The single caveat to the Gunners' traditional fourth-place trophy, other than the fact that it isn't a trophy, is that it does not automatically put the club into the Champions League proper. They must first survive a two-legged qualifier against a slightly inferior team.
This year, that opponent is Besiktas, a Turkish side that seem like relatively easy prey compared to other potential competitors like Athletic Bilbao but will actually be quite difficult to overcome.
Arsenal will, of course, be odds-on favorites to progress to the group stage of the Champions League, as they have during every year that Arsene Wenger has managed the club. But Besiktas have a rabid following in Turkey, and traveling all the way across Europe to enter their sonic cauldron with half a week of rest is far from ideal.
The Gunners would have a much easier time during the middle of the season when a) they have all of their players available and b) those players would be fully fit. But they are still missing their German core of Mesut Ozil, Lukas Podolski and Per Mertesacker, and much of the team looked relatively languid against Crystal Palace.
It will be interesting to see how much the players' fatigue influences Wenger's selections. Here is how he might line his team up:
This starting XI is markedly similar to that which beat Crystal Palace, both out of necessity and the magnitude of the game.
Wojciech Szczesny, Mathieu Debuchy, Nacho Monreal, Laurent Koscielny, Mikel Arteta, Aaron Ramsey and Alexis Sanchez are guaranteed starters. Barring a last-minute injury, a combination of little competition and little reason to drop them anyway means they will start.
The only person who is not usually in that list is Monreal.
Kieran Gibbs, now Arsenal's undisputed starter and one of the best left backs in England, appeared to pull his hamstring against Palace and was taken off for Monreal in the second half. Hamstring injuries, no matter how minor, rarely heal in a matter of days, and Arsenal must hope that Gibbs returns in no longer than a few weeks.
There is little to fear, as Monreal is a capable deputy, but Gibbs' injury leaves the Gunners with only five fit defenders (assuming that Koscielny's limp after the Palace game was innocuous). That is unacceptable, and it makes their need for a central defensive signing utterly dire.
The midfield is easy to pick, although one wonders whether Jack Wilshere has completely recovered from the illness that caused Wenger to remove him a bit prematurely last weekend. Wilshere performed quite well against Palace and was one Arsenal's most lively and creative outlets.
There are a few questions about whom Wenger will play in the three forward positions as well, but it is always safe to predict that he will go with his favorites.
Theo Walcott's absence means there is no one other than Alex Oxlade-Chamberlain to challenge Alexis Sanchez on the right wing, but that does not matter much given Alexis' energetic performance at the weekend.

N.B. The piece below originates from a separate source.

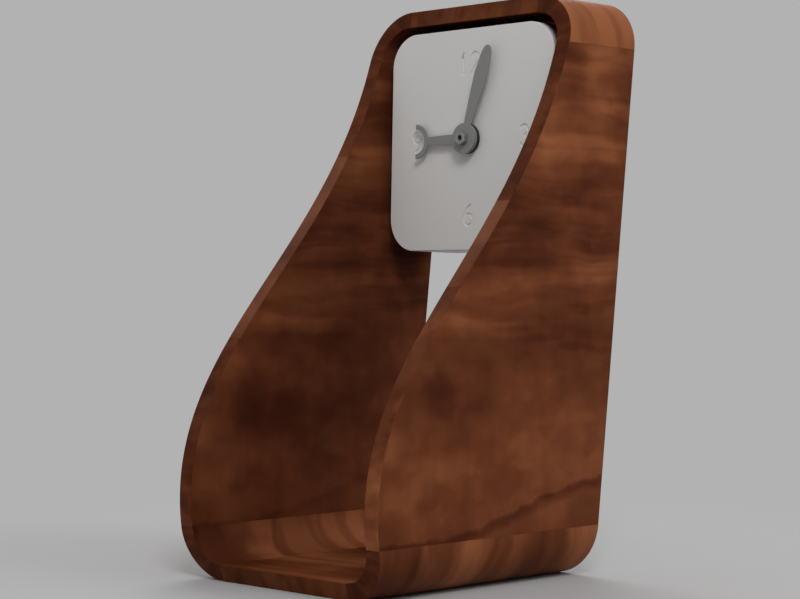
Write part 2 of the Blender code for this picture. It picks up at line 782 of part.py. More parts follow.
def build_housing():
    """Front shell with its gear cavity, battery bay and bosses; back lid; bush, nut and washer."""
    outline = rounded_square(movement_size, movement_corner, shell_corner_steps)
    front = place_in_dial("movement_shell", [prism(outline, movement_front, shell_back)], shell_black)
    pockets = [
        block((-half_cavity, plate_back, cavity_low), (half_cavity, shell_back + overrun, half_cavity)),
        block((-half_cavity, plate_back, bay_low), (half_cavity, shell_back + overrun, bay_high)),
    ]
    tool(front, "DIFFERENCE", pockets, dial_frame)
    start = plate_back - boss_overlap
    set_bore = set_pivot_radius + running_gap
    bosses = [
        tube(boss_radius, bearing, start, layer[2] - seat_gap, small_sides, third_axis),
        tube(boss_radius, bearing, start, layer[-1] - seat_gap, small_sides, rotor_axis),
        tube(set_bore + set_boss_wall, set_bore, start, layer[1] - seat_gap, small_sides, set_axis),
        prism(circle(set_post_radius, small_sides, minute_axis), start, layer[2] - seat_gap),
    ]
    for radius, top, spot in post_spots():
        bosses.append(prism(circle(radius, small_sides, spot), start, top))
    tool(front, "UNION", bosses, dial_frame)
    bush_hole = circle(bush_radius + seat_gap, round_sides)
    tool(front, "DIFFERENCE", [prism(bush_hole, movement_front - overrun, plate_back + overrun)], dial_frame)

    lid_low = cavity_low - shell_wall
    lid_outline = rectangle(movement_size, half_movement - lid_low, (0.0, (half_movement + lid_low) / 2.0))
    lid = place_in_dial("movement_lid", [prism(lid_outline, lid_front, movement_back)], shell_black)
    end = lid_front + boss_overlap
    bosses = [
        tube(boss_radius, bearing, layer[4], end, small_sides, third_axis),
        tube(boss_radius, bearing, layer[5], end, small_sides),
        tube(boss_radius, bearing, rotor_back + seat_gap, end, small_sides, rotor_axis),
        prism(circle(pivot_radius, small_sides, step_axis), layer[4], end),
    ]
    tool(lid, "UNION", bosses, dial_frame)
    shaft_hole = circle(set_shaft_radius + seat_gap, small_sides, set_axis)
    tool(lid, "DIFFERENCE", [prism(shaft_hole, lid_front - overrun, movement_back + overrun)], dial_frame)

    place_in_dial("threaded_bush", [tube(bush_radius, bush_bore, nut_front, plate_back)], brass)
    nut = tube(fixing_nut_radius, bush_radius + seat_gap, nut_front, -seat_gap)
    place_in_dial("fixing_nut", [nut], black_nut)
    washer_front = dial_thickness + seat_gap
    washer = tube(washer_radius, bush_radius + seat_gap, washer_front, washer_front + washer_thickness)
    place_in_dial("rubber_washer", [washer], rubber)


def build_motion_work():
    """Hour wheel, minute arbor with its cannon pinion, minute wheel and set knob."""
    cannon_turn = 0.0
    wheel_turn = mesh_turn(0.0, cannon_turn, cannon_teeth, minute_wheel_teeth)
    pinion_turn = 0.0
    hour_turn = mesh_turn(math.pi, pinion_turn, minute_pinion_teeth, hour_wheel_teeth)
    set_turn = mesh_turn(0.0, wheel_turn, minute_wheel_teeth, set_pinion_teeth)
    place_in_dial("hour_wheel", [stack([
        (circle(hour_tube_radius, round_sides), hour_hand_front, layer[0]),
        (gear(hour_wheel_teeth, hour_module, hour_turn), layer[0], layer[0] + wheel_thickness),
    ], hour_tube_bore)], brass)
    arbor = circle(minute_arbor_radius, small_sides)
    place_in_dial("minute_arbor", [stack([
        (arbor, minute_hand_front - minute_arbor_show, layer[1]),
        (gear(cannon_teeth, motion_module, cannon_turn), layer[1], layer[1] + wheel_thickness),
        (arbor, layer[1] + wheel_thickness, layer[2] + wheel_thickness),
    ], minute_arbor_bore)], brass)
    place_in_dial("minute_wheel", [stack([
        (gear(minute_pinion_teeth, hour_module, pinion_turn), layer[0], layer[1]),
        (gear(minute_wheel_teeth, motion_module, wheel_turn), layer[1], layer[1] + wheel_thickness),
    ], set_post_radius + running_gap)], gear_white, minute_axis)
    grips = []
    for i in range(2 * knob_grips):
        radius = knob_radius - (knob_grip_depth if i % 2 else 0.0)
        angle = math.pi * i / knob_grips
        grips.append((radius * math.cos(angle), radius * math.sin(angle)))
    knob_front = movement_back + seat_gap
    place_in_dial("set_knob", [stack([
        (circle(set_pivot_radius, small_sides), layer[0], layer[1]),
        (gear(set_pinion_teeth, motion_module, set_turn), layer[1], layer[1] + wheel_thickness),
        (circle(set_shaft_radius, small_sides), layer[1] + wheel_thickness, knob_front),
        (grips, knob_front, knob_front + knob_height),
    ])], knob_black, set_axis)


def build_time_train():
    """Rotor, step wheel, fourth, third and centre wheels, in mesh from one end to the other."""
    rotor_turn = 0.0
    away = step_direction + math.pi
    step_turn = mesh_turn(away, rotor_turn, rotor_pinion_teeth, step_wheel_teeth)
    fourth_turn = mesh_turn(away, step_turn, step_pinion_teeth, fourth_wheel_teeth)
    third_turn = mesh_turn(third_direction, fourth_turn, fourth_pinion_teeth, third_wheel_teeth)
    centre_turn = mesh_turn(third_direction + math.pi, third_turn, third_pinion_teeth, centre_wheel_teeth)
    pivot = circle(pivot_radius, small_sides)
    place_in_dial("centre_wheel", [stack([
        (gear(centre_wheel_teeth, centre_module, centre_turn), layer[2], layer[2] + wheel_thickness),
    ], minute_arbor_radius + running_gap)], gear_white)
    place_in_dial("third_wheel", [stack([
        (pivot, layer[2] - pivot_length, layer[2]),
        (gear(third_pinion_teeth, centre_module, third_turn), layer[2], layer[3]),
        (gear(third_wheel_teeth, fourth_module, third_turn), layer[3], layer[3] + wheel_thickness),
        (pivot, layer[3] + wheel_thickness, layer[4] + wheel_thickness),
    ])], gear_white, third_axis)
    place_in_dial("fourth_wheel", [stack([
        (pivot, layer[3] - pivot_length, layer[3]),
        (gear(fourth_pinion_teeth, fourth_module, fourth_turn), layer[3], layer[4]),
        (gear(fourth_wheel_teeth, step_module, fourth_turn), layer[4], layer[4] + wheel_thickness),
        (pivot, layer[4] + wheel_thickness, layer[5] + wheel_thickness),
    ])], gear_white)
    place_in_dial("step_wheel", [stack([
        (gear(step_pinion_teeth, step_module, step_turn), layer[4], layer[5]),
        (gear(step_wheel_teeth, step_module, step_turn), layer[5], layer[5] + wheel_thickness),
    ], pivot_radius + running_gap)], gear_white, step_axis)
    place_in_dial("rotor", [stack([
        (pivot, layer[5] - pivot_length, layer[5]),
        (gear(rotor_pinion_teeth, step_module, rotor_turn), layer[5], magnet_front),
        (circle(magnet_radius, small_sides), magnet_front, rotor_back),
        (pivot, rotor_back, rotor_back + pivot_length),
    ])], magnet_grey, rotor_axis)


def build_motor():
    """Stator plate round the rotor, and the coil on its core across the stator's legs."""
    x, z = rotor_axis
    inner = stator_half_span - stator_leg
    right = [
        (stator_foot_half, -stator_foot), (stator_half_span, stator_flank), (stator_half_span, stator_top),
        (inner, stator_top), (inner, stator_shoulder),
    ]
    outline = right + [(-u, v) for u, v in reversed(right)]
    plate = prism([(x + u, z + v) for u, v in outline], stator_front, stator_back)
    stator = place_in_dial("stator", [plate], steel)
    bore = circle(stator_bore, round_sides, rotor_axis)
    tool(stator, "DIFFERENCE", [prism(bore, stator_front - overrun, stator_back + overrun)], dial_frame)

    core_front = stator_back + seat_gap
    core_z = z + spool_rise
    core_low = (x - stator_half_span, core_front, core_z - core_height / 2.0)
    core_high = (x + stator_half_span, core_front + stator_thickness, core_z + core_height / 2.0)
    place_in_dial("coil_core", [block(core_low, core_high)], steel)
    spool_half = inner - seat_gap
    middle = (x, core_front + stator_thickness / 2.0, core_z)
    outside = [(spool_radius, -spool_half), (spool_radius, spool_flange - spool_half),
               (spool_core, spool_flange - spool_half), (spool_core, spool_half - spool_flange),
               (spool_radius, spool_half - spool_flange), (spool_radius, spool_half)]
    profile = [(spool_bore, -spool_half)] + outside + [(spool_bore, spool_half)]
    rings = [(at(circle(radius, small_sides), depth), "wall") for radius, depth in profile]
    place_in_dial("coil_bobbin", [along_x((rings, False), 1.0, middle)], shell_black)
    winding_half = spool_half - spool_flange - seat_gap
    winding = tube(spool_radius - seat_gap, spool_core + seat_gap, -winding_half, winding_half, small_sides)
    place_in_dial("coil_winding", [along_x(winding, 1.0, middle)], copper)


def build_electrics():
    """Circuit board with its crystal and chip, battery, and the two battery contacts."""
    place_in_dial("circuit_board", [block((board_left, board_front, board_low),
                                          (board_right, board_back, board_high))], board_green)
    can = turned([(crystal_radius, 0.0), (crystal_radius, crystal_length)], small_sides)
    can_place = (board_middle, board_back + seat_gap + crystal_radius, board_low + crystal_rise)
    place_in_dial("quartz_crystal", [along_z(can, can_place)], steel)
    chip_front = board_back + seat_gap
    crown = chip_radius * chip_crown_share
    dome = turned([(chip_radius, chip_front), (crown, chip_front + chip_height)], small_sides)
    place_in_dial("control_chip", [dome], black_nut, (board_middle, board_low + crystal_rise / 2.0))

    battery_y = plate_back + seat_gap + battery_radius
    half_length = battery_length / 2.0
    body_end = half_length - battery_button_length
    neck = battery_radius - battery_shoulder
    profile = [(neck, -half_length), (battery_radius, battery_shoulder - half_length),
               (battery_radius, body_end - battery_shoulder), (neck, body_end),
               (battery_button_radius, body_end), (battery_button_radius, half_length)]
    cell = along_x(turned(profile, round_sides), 1.0, (0.0, battery_y, 0.0))
    place_in_dial("battery", [cell], cell_green, (0.0, bay_middle))

    for name, sign in (("positive_contact", 1.0), ("negative_contact", -1.0)):
        outer = sign * (half_cavity - seat_gap)
        inner = outer - sign * contact_thickness
        low = (min(outer, inner), battery_y - contact_width / 2.0, bay_middle - contact_height / 2.0)
        high = (max(outer, inner), battery_y + contact_width / 2.0, bay_middle + contact_height / 2.0)
        place_in_dial(name, [block(low, high)], steel)


def blade_outline():
    """Outline of the minute hand along +z: its disc, a swelling blade and a rounded tip."""
    root = math.sqrt(minute_disc_radius ** 2 - (minute_root_width / 2.0) ** 2)
    widest = minute_hand_reach * minute_widest_share
    grow = (minute_blade_width - minute_root_width) / 2.0
    right = []
    for share in even(0.0, 1.0, blade_steps):
        half = minute_root_width / 2.0 + grow * (1.0 - (1.0 - share) ** minute_swell_power)
        right.append((half, root + (widest - root) * share))
    for angle in even(0.0, math.pi / 2.0, tip_steps)[1:-1]:
        half = minute_blade_width / 2.0 * math.cos(angle) ** (2.0 / minute_tip_power)
        rise = (minute_hand_reach - widest) * math.sin(angle) ** (2.0 / minute_tip_power)
        right.append((half, widest + rise))
    left = [(-u, v) for u, v in reversed(right)]
    edge = math.asin(minute_root_width / 2.0 / minute_disc_radius)
    disc = arc(minute_disc_radius, math.pi / 2.0 + edge, 2.5 * math.pi - edge, round_sides)
    return right + [(0.0, minute_hand_reach)] + left + disc[1:-1]


def ring_hand_outline():
    """Outline of the hour hand along +z: disc, tapered arm and a half ring open at its end."""
    half_root, half_end = hour_arm_root / 2.0, hour_arm_end / 2.0
    centre = (0.0, hour_ring_reach)
    join = math.asin(half_end / hour_ring_radius)
    inner_radius = hour_ring_radius - hour_ring_band
    right_outer = arc(hour_ring_radius, -math.pi / 2.0 + join, 0.0, ring_steps, centre)
    inside = arc(inner_radius, 0.0, -math.pi, 2 * ring_steps, centre)
    left_outer = arc(hour_ring_radius, -math.pi, -math.pi / 2.0 - join, ring_steps, centre)
    edge = math.asin(half_root / hour_disc_radius)
    disc = arc(hour_disc_radius, math.pi / 2.0 + edge, 2.5 * math.pi - edge, round_sides)
    return right_outer + inside + left_outer + disc


def turn_hand(outline, angle):
    """The outline turned clockwise from twelve by the angle."""
    c, s = math.cos(angle), math.sin(angle)
    return [(u * c + v * s, v * c - u * s) for u, v in outline]


def build_hands():
    """Hour hand, minute hand and the hexagonal nut that holds them."""
    hour = turn_hand(ring_hand_outline(), hour_hand_angle)
    shape = stack([(hour, hour_hand_front, hour_hand_back)], hour_tube_radius + running_gap)
    place_in_dial("hour_hand", [shape], hand_grey)
    minute = turn_hand(blade_outline(), minute_hand_angle)
    shape = stack([(minute, minute_hand_front, minute_hand_back)], minute_arbor_radius + running_gap)
    place_in_dial("minute_hand", [shape], hand_grey)
    nut_back = minute_hand_front - minute_nut_gap
    hexagon = turn_hand(circle(minute_nut_radius, minute_nut_sides), math.pi / 2.0)
    nut = stack([(hexagon, nut_back - minute_nut_height, nut_back)], minute_nut_bore)
    place_in_dial("minute_nut", [nut], nut_grey)


build_housing()
build_motion_work()
build_time_train()
build_motor()
build_electrics()
build_hands()
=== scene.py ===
"""A desk clock in its walnut loop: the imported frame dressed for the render, in metres."""

import math

import bmesh
import bpy
import numpy as np
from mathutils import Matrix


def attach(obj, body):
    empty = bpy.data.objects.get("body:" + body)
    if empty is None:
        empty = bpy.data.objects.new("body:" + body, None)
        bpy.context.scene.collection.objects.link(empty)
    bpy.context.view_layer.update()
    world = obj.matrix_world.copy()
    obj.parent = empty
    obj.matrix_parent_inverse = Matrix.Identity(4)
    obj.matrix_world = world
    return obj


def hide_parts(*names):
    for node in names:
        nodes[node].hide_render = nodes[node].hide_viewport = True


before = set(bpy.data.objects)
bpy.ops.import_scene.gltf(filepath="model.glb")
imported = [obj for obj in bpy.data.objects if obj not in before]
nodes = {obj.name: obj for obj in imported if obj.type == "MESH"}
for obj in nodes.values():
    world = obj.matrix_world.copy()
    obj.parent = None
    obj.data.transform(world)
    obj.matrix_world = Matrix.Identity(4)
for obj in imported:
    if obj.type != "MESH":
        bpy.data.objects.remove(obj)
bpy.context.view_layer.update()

mm = 0.001

# Wooden loop
loop_height = 240 * mm
loop_width = 116.8 * mm
wall = 7 * mm
corner_radius = 21.2 * mm
back_lean = 28.3 * mm
front_play = 0.03 * mm
centre_shift = 48.057 * mm
front_corners = np.array([(-118.6, 0.0), (-151.7, 96.5), (-33.7, 125.0), (-10.8, 240.0)]) * mm
wood_edge = 0.25 * mm
joint_edge = 0.06 * mm
joint_play = 0.01 * mm
edge_support = 0.12 * mm
smooth_limit = math.radians(35.0)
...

Santi Cazorla, though, should be wary of Oxlade-Chamberlain's threat to his place, as the latter offered the energy and speed that the former completely lacked. Cazorla was positionally completely undisciplined, drifting all the way over to the right wing as if he was a roaming attacking midfielder and not a left winger.
That robbed Arsenal of any outlet on the left side apart from Kieran Gibbs and Monreal, and allowed Palace to concentrate their forces. Unsurprisingly, Arsenal's attack stalled under amplified pressure.
Cazorla will probably start again, as he is a Wenger favorite and gets the nod in almost every game for which he is fit. But he should be replaced soon, at least temporarily, if his performances do not improve.
Up front, Olivier Giroud should start if he is even marginally fitter than he was last weekend. His lack of sharpness is presumably the reason why Wenger preferred Yaya Sanogo, but it is difficult to imagine Giroud playing more aimlessly and languidly than his compatriot did last weekend.
Sanogo looked completely off the pace, while Giroud added direction and verve to Arsenal's attack after he was inserted into the game.
That could easily be the difference between a pressurized return leg or a comfortable victory lap when Arsenal and Besiktas meet again at the Emirates a week later.